* [Short problem]
Copy each line containing the word "three" from the records that follow, please.

-- START Material for the task --

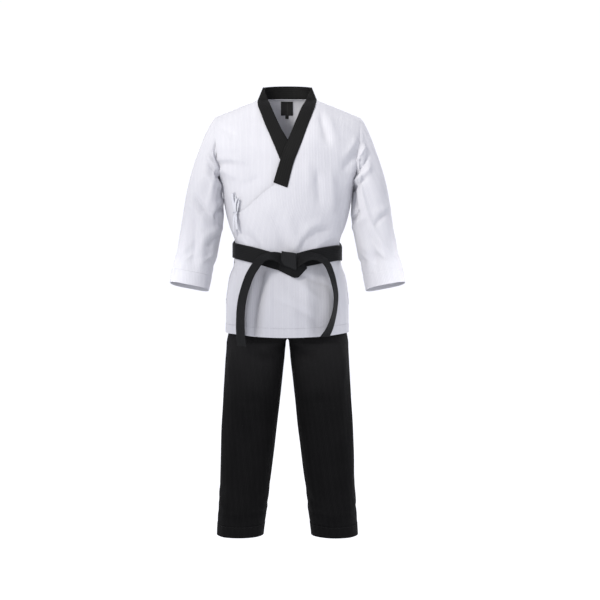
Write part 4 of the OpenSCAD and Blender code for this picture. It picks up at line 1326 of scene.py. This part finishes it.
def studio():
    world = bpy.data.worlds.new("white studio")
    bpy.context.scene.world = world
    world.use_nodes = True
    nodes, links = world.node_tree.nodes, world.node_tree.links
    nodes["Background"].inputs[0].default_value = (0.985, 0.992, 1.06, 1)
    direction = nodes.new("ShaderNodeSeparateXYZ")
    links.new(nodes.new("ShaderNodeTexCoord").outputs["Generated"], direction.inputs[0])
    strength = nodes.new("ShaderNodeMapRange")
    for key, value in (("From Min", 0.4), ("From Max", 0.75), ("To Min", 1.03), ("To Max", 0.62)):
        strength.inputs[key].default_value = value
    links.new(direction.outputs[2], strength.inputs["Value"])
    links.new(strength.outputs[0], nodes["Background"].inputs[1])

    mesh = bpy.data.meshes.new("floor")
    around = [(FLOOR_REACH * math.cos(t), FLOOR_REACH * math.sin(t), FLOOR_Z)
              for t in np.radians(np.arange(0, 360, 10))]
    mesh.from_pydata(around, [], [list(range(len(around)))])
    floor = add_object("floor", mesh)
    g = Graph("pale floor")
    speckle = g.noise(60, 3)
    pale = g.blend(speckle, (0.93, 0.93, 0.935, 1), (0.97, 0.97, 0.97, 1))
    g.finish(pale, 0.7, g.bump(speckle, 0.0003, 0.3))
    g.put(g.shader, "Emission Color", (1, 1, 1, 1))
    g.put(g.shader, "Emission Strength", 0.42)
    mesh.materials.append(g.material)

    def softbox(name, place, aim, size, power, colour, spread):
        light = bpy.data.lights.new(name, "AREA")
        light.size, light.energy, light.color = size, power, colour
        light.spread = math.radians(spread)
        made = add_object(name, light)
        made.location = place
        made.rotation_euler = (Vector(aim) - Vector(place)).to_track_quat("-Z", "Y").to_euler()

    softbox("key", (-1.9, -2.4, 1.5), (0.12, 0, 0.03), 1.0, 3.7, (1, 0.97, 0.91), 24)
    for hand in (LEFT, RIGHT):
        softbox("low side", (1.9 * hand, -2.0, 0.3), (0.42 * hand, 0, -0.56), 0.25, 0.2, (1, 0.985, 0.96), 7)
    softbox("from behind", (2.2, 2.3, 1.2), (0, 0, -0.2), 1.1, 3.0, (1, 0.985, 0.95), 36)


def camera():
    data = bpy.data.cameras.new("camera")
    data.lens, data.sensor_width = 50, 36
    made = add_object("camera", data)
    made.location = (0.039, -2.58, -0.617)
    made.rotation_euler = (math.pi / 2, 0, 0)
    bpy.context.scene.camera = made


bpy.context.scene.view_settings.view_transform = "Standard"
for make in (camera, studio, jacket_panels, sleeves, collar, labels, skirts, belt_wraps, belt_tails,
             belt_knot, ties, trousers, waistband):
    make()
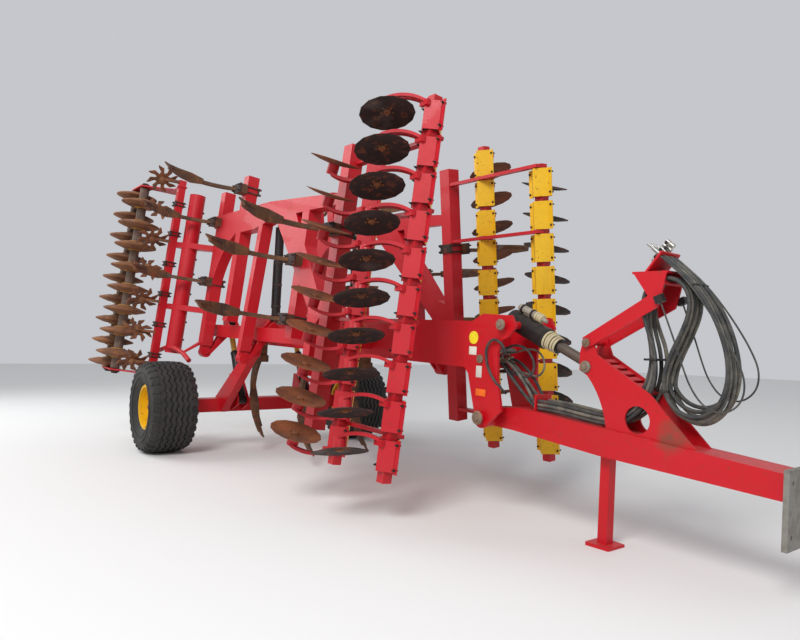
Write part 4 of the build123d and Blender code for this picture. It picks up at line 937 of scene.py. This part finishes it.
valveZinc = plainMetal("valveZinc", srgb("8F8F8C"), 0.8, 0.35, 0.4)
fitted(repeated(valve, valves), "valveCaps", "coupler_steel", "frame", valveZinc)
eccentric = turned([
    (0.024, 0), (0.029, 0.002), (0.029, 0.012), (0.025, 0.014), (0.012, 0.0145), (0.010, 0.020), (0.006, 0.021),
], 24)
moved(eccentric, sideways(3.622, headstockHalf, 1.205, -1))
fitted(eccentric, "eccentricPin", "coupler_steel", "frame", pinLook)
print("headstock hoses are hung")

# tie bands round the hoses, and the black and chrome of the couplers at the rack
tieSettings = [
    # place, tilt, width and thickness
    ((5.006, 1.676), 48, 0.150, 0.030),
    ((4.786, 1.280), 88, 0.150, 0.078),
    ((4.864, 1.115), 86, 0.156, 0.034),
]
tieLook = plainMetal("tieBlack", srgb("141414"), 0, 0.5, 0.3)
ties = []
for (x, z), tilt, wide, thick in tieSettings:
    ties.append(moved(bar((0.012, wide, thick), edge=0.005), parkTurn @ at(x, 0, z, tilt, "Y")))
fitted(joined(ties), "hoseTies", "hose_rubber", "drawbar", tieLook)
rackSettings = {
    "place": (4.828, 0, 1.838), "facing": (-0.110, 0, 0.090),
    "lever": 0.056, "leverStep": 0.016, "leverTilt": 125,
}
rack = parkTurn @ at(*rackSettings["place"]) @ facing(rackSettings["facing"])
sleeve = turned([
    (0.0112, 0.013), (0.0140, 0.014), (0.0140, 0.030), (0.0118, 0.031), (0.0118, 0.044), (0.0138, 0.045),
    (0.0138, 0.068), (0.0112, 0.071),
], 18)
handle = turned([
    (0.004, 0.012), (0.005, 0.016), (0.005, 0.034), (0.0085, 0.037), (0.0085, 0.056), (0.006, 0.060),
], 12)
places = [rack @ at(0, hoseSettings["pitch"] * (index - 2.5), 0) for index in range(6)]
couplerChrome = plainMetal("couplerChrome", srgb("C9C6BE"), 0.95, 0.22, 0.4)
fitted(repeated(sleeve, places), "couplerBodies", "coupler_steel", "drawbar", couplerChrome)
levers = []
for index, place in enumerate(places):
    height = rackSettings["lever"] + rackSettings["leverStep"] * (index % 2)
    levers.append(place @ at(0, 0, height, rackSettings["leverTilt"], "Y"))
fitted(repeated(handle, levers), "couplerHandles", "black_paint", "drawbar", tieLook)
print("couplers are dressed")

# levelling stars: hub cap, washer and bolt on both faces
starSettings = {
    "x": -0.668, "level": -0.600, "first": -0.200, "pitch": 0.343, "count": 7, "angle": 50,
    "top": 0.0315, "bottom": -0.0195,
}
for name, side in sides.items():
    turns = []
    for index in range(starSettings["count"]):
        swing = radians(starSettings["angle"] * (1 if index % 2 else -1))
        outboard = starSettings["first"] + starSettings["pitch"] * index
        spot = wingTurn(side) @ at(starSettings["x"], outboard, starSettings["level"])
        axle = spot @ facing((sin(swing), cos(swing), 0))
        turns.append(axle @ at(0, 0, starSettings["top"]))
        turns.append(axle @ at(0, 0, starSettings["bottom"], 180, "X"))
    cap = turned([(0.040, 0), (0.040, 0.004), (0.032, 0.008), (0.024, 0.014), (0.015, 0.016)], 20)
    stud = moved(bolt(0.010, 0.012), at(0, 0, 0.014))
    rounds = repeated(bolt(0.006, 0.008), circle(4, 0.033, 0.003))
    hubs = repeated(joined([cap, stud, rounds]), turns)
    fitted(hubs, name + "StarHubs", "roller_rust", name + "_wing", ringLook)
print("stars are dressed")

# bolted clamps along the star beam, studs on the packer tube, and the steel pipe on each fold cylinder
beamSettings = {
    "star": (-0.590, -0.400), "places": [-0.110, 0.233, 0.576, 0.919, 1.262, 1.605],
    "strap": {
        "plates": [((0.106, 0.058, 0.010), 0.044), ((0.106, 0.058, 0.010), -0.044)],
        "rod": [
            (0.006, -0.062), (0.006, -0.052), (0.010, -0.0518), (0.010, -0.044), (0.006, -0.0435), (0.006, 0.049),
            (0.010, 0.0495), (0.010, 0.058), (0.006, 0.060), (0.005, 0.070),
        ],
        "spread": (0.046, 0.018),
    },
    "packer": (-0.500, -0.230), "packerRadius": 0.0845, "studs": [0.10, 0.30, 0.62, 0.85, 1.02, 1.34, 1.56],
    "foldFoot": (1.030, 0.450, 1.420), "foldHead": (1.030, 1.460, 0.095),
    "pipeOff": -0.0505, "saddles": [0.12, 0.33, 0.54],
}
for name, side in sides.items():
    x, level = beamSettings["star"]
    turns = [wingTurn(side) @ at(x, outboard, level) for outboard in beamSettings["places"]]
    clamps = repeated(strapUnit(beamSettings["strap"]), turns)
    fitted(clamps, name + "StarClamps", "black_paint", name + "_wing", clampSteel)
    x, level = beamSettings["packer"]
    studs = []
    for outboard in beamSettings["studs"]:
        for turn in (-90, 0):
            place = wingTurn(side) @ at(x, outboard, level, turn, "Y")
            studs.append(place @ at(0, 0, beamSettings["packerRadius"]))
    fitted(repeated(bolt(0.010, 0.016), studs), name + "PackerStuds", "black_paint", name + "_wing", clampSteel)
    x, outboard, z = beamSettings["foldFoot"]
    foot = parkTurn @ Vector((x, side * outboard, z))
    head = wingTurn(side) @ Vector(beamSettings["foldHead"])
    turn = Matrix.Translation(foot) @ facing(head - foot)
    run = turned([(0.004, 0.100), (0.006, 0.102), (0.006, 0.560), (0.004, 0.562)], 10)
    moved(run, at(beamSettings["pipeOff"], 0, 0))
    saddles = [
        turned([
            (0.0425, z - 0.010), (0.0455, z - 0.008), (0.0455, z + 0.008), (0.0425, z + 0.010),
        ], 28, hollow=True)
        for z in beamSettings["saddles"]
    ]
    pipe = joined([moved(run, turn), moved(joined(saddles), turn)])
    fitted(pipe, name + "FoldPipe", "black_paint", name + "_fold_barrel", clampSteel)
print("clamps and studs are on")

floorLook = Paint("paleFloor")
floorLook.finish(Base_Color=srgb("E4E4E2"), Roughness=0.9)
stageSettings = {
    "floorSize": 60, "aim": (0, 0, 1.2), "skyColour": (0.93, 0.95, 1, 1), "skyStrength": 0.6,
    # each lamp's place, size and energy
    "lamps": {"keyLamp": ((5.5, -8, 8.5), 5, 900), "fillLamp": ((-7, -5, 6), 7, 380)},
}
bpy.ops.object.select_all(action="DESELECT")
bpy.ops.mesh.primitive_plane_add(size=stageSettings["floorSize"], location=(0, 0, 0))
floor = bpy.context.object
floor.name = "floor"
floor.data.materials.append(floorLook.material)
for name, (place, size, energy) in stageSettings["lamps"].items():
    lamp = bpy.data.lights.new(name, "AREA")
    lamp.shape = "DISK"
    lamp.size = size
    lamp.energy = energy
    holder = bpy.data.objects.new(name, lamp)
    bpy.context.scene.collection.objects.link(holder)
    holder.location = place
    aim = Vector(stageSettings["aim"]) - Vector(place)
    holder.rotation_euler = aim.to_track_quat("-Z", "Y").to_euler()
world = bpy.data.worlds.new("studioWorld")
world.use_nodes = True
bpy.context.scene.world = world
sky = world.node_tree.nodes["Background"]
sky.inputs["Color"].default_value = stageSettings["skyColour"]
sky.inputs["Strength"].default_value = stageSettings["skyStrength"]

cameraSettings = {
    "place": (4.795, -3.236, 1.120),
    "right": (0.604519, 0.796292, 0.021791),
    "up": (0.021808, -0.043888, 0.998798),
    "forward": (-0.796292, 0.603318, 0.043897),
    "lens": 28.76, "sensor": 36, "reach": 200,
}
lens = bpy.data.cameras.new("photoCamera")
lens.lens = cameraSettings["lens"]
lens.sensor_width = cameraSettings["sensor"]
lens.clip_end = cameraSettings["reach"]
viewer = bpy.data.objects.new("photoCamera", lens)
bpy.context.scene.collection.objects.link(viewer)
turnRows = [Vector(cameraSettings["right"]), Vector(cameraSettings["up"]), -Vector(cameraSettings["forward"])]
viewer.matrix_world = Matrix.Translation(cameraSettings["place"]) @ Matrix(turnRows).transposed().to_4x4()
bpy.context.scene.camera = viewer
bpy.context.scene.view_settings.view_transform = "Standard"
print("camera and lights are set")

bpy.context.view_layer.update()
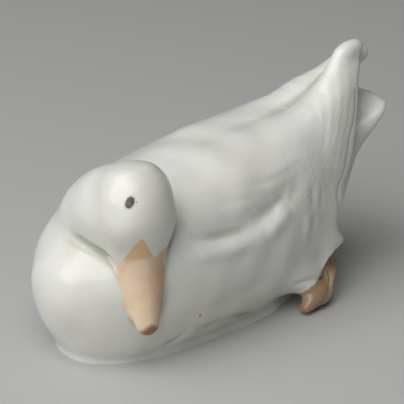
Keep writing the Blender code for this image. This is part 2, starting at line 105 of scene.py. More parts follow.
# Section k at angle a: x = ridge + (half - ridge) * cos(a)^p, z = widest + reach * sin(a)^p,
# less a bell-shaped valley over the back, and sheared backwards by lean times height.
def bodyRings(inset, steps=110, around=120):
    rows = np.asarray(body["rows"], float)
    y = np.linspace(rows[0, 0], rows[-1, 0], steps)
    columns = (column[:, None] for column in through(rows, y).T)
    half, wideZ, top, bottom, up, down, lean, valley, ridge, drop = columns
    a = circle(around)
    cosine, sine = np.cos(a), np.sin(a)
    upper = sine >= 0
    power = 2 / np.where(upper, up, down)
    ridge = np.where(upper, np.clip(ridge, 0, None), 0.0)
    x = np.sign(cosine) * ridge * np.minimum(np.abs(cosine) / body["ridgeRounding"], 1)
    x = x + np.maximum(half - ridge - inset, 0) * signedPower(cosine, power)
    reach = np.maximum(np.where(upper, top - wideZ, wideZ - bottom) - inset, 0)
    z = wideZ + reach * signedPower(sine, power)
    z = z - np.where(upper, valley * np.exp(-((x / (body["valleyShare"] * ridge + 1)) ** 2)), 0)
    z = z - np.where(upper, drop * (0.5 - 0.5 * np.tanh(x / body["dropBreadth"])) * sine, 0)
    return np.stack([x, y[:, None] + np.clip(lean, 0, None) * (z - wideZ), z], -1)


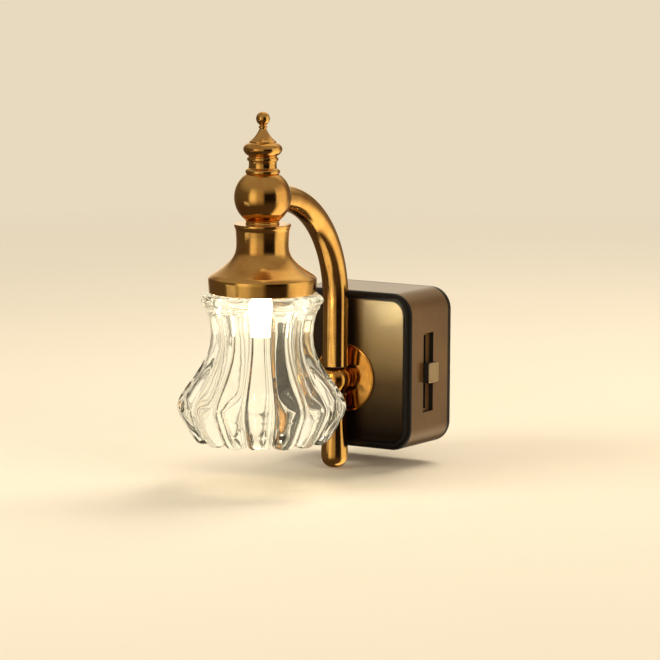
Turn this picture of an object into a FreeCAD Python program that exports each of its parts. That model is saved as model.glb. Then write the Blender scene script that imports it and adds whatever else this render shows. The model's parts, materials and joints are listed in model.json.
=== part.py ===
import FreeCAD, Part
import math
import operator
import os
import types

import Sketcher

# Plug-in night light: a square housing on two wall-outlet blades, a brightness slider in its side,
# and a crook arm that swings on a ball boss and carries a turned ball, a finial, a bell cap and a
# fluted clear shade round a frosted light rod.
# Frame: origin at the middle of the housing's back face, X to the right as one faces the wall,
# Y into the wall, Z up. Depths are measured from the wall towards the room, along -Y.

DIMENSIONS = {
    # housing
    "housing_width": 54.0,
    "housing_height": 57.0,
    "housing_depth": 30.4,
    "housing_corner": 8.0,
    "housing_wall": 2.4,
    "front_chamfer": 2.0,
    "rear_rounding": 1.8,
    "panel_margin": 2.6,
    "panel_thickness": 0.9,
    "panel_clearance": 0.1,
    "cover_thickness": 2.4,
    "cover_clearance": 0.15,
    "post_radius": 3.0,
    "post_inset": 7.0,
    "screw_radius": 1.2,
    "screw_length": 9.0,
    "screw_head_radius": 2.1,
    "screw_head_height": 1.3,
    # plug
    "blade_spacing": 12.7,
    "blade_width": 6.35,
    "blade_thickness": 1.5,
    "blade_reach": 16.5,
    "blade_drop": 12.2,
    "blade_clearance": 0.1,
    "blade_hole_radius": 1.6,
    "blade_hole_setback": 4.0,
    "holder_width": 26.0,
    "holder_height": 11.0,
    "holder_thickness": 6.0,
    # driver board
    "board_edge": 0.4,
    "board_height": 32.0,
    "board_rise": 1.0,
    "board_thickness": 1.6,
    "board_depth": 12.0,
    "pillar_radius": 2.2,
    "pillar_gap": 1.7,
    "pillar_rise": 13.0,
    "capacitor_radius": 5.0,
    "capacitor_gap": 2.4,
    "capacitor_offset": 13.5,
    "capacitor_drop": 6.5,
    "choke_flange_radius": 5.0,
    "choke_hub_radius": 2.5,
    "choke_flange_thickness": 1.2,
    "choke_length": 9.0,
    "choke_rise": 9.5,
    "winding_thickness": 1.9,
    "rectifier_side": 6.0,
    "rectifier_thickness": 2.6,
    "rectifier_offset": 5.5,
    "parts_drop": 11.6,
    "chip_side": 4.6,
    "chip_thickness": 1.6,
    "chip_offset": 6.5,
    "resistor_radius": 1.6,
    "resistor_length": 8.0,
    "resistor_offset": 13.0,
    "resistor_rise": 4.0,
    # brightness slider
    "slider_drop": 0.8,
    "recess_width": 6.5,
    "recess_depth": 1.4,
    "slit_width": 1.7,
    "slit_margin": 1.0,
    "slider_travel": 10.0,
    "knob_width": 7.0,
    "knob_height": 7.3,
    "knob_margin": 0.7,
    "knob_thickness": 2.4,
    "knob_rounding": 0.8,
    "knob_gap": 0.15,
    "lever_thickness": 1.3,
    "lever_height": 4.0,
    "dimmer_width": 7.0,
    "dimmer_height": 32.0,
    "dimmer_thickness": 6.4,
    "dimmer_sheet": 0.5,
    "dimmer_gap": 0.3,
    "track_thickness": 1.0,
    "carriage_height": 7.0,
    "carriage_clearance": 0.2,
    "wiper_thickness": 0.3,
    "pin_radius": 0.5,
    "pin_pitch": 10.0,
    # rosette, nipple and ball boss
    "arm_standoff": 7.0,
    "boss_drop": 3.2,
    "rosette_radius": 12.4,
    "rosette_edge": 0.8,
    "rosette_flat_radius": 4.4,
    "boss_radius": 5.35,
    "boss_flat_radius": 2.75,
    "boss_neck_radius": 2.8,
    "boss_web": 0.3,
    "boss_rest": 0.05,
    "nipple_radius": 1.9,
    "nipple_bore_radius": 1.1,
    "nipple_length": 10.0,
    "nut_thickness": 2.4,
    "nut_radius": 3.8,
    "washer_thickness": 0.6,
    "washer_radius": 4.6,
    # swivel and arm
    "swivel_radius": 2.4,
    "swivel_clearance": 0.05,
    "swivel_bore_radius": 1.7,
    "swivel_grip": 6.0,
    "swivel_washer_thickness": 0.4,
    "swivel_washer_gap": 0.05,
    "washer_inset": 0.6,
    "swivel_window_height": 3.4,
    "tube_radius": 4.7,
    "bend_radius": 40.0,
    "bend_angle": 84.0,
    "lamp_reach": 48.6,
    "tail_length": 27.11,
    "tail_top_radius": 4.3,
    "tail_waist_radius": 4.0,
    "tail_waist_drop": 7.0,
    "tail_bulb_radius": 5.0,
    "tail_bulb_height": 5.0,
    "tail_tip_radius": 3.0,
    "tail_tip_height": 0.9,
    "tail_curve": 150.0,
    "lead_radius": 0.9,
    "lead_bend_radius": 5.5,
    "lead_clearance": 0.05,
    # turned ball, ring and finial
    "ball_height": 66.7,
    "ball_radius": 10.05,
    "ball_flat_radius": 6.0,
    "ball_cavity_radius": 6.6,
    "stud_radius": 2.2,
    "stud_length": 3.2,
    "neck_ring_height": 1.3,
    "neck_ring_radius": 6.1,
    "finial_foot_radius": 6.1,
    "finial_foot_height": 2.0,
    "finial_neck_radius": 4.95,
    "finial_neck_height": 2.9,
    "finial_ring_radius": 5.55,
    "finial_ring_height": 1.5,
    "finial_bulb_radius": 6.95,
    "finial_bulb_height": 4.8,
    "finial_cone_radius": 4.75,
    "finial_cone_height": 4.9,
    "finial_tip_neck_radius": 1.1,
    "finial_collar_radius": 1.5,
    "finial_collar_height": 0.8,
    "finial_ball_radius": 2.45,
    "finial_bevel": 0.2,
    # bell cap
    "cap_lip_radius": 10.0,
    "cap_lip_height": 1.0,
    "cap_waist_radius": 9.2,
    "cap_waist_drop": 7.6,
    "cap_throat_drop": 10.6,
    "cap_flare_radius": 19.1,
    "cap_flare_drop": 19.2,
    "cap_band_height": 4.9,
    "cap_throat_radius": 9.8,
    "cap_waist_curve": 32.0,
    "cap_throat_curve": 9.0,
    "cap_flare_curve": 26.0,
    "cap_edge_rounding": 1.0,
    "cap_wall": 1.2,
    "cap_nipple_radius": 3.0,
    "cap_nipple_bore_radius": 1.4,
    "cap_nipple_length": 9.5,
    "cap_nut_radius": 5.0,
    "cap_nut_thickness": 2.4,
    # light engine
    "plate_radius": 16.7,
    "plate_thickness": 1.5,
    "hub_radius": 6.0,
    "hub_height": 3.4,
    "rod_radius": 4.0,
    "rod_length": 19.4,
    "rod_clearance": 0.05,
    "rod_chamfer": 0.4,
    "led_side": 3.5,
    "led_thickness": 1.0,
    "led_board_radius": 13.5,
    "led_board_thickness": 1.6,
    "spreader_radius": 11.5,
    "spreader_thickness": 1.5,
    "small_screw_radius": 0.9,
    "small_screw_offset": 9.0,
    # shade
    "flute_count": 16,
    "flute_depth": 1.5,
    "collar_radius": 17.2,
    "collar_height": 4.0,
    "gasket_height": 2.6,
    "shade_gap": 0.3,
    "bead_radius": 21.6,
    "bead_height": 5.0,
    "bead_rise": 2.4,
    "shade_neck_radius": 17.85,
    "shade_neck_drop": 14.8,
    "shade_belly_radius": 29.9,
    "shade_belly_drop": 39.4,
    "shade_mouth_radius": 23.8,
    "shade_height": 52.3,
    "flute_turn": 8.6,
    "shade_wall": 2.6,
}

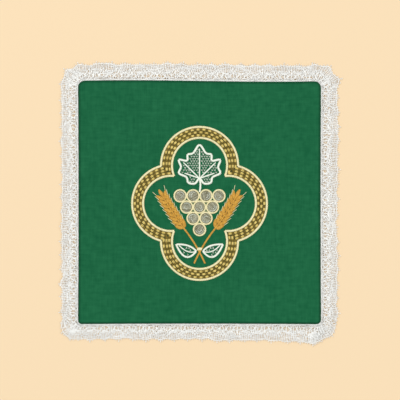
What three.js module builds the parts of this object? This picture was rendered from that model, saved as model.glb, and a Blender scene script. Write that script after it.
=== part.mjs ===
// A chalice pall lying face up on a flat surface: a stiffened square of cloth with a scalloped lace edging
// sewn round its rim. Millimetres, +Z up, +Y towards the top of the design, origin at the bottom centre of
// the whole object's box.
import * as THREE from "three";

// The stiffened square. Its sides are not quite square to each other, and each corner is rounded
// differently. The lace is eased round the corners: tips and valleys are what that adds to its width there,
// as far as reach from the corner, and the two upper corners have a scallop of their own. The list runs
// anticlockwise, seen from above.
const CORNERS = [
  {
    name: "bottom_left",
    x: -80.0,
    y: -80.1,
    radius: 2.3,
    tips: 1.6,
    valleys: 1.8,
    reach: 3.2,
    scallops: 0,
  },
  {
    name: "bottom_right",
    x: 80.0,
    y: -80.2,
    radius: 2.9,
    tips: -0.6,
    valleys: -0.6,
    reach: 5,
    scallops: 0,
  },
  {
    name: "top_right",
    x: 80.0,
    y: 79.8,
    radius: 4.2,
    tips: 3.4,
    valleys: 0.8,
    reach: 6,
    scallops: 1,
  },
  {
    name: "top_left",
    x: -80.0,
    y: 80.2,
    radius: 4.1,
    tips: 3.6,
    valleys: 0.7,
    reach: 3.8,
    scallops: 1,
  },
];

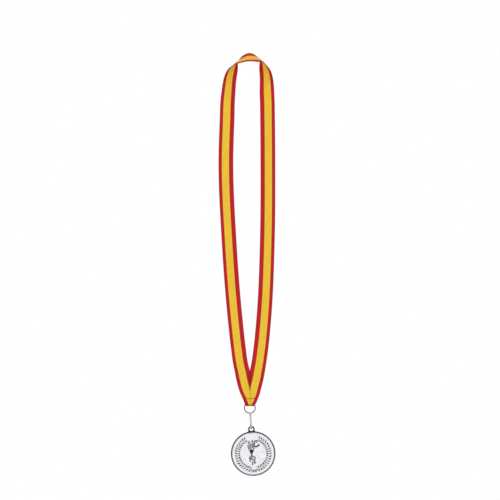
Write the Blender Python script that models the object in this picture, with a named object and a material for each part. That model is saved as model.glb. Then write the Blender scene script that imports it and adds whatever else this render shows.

-- END Material for the task --

* [Result of the task]
What three.js module builds the parts of this object? This picture was rendered from that model, saved as model.glb, and a Blender scene script. Write that script after it.
import * as THREE from "three";